With that, the future of the Ye clone turned limitless. His manager began building a wardrobe for him – perhaps the most important component of his likeness, seeing as Ye wouldn’t look much like Ye without the oversized sunnies and all-black robes. Once he’s in costume, according to Jay, getting into character is light work. He doesn’t get method with it – no deranged rants or impromptu freestyle sessions. He prefers not to say very much at all, letting his entourage take care of any liaising, in true A-list fashion. 

Jay decided to make his adventures as Kanye a regular thing, heading to cities like Miami, LA, NY or Philadelphia to “shut down the city, shut down the mall, and shoot content”. He’s been upgraded to first class flights, crowded in by fans and their phone cameras, and received many a sexual advance from hopeful, horny women. 

He now plans to work with a social psychologist to make a documentary about his encounters with artificial fame, and the preferential treatment that comes with it: “I can walk into a place and people start giving me first class service, because they think I'm Kanye West. They treat me in a different way because of the persona.”

Case in point: Caesar’s Palace, Las Vegas.
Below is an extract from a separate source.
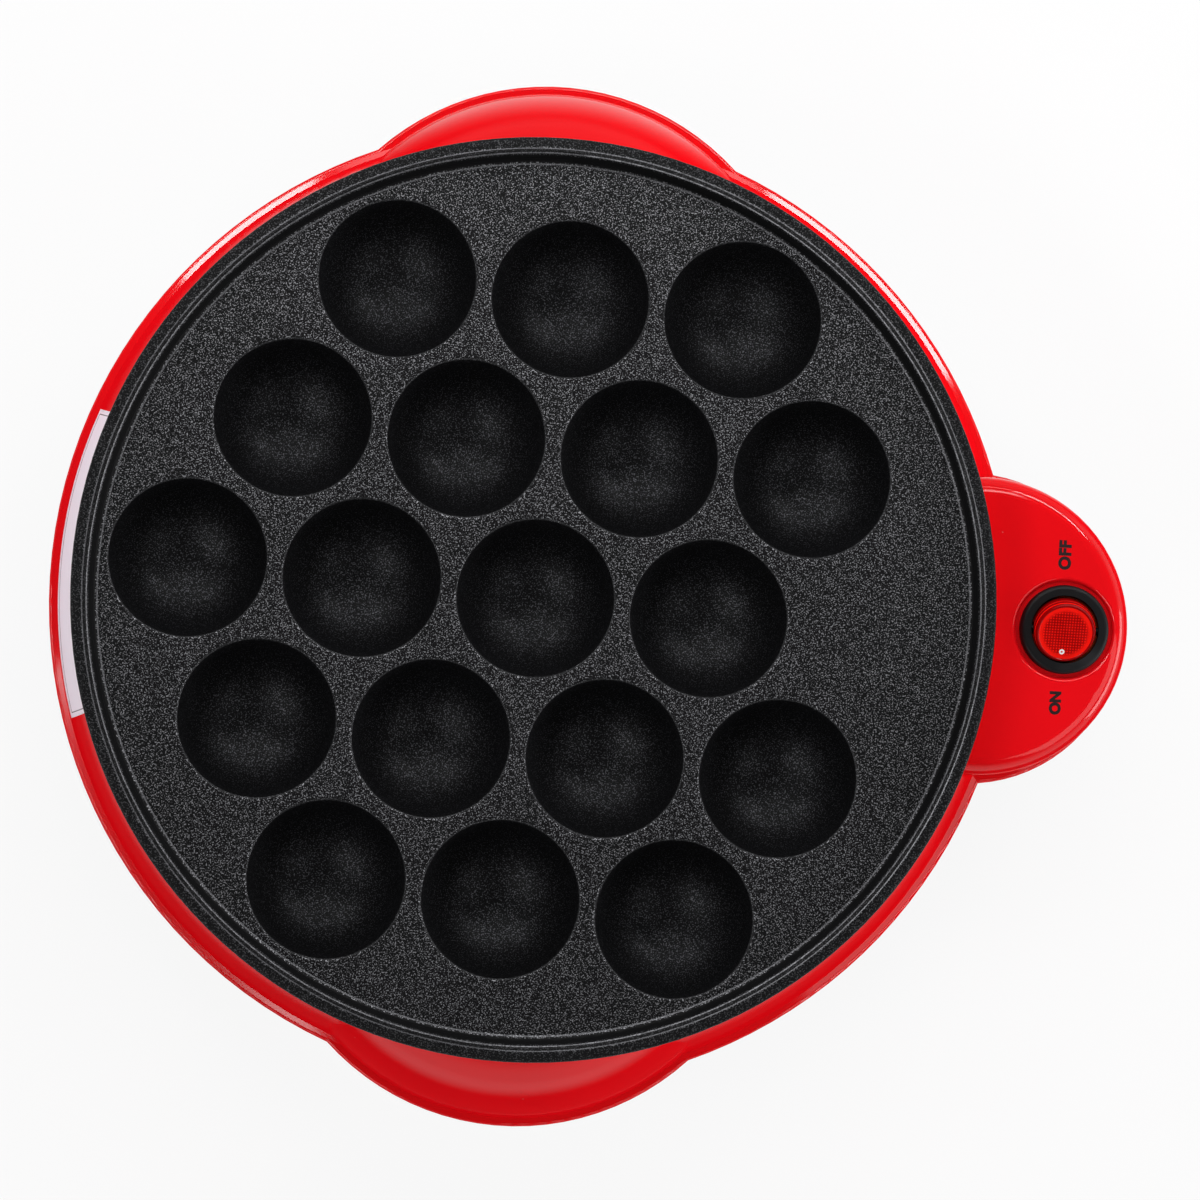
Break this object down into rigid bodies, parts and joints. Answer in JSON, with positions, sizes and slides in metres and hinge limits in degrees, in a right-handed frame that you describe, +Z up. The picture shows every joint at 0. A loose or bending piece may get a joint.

A member of Jay’s crew alerted security that Ye had arrived, and after a quick glance over his Yeezys, suited-up security and entourage, Caesar’s Palace’s staff escorted him around the luxury casino’s stores and restaurants. “Hundreds of people were following us around, and the security guard’s cussing the hell out of people: ‘Shut the fuck up, move out of the way!’” 

“Everyone treated us with pristine respect,” Jay says. “We were offered champagne, food… In my mind, I’m like ‘man, I feel bad about this’. I’m up close and personal with these people and they still think I’m Kanye West. It goes to show how real it looks when you have the right equipment.”

It wasn’t until Jay tried to get into the Paris stop of Beyonce’s Renaissance tour that he started questioning how far his act could go. “The guards escorted us to the cops, who let us pass the barrier into the back of the stadium. We almost go through [to backstage], but this other security guard like, ‘I don’t think that’s Kanye West.’ I was feeling uncomfortable – I don't know if we can get in trouble for doing this. So I left. We made it that close to getting to the Beyonce concert for free!”

As for the OG Ye himself? He’s not reached out just yet, but Jay has a sneaky suspicion that he’s aware of his escapades. A lot of his fan pages have reached out,” Jay says. “I think Kanye West knows what's going on – it's all over the blogs. How can you not know? He's probably getting a kick out of it!”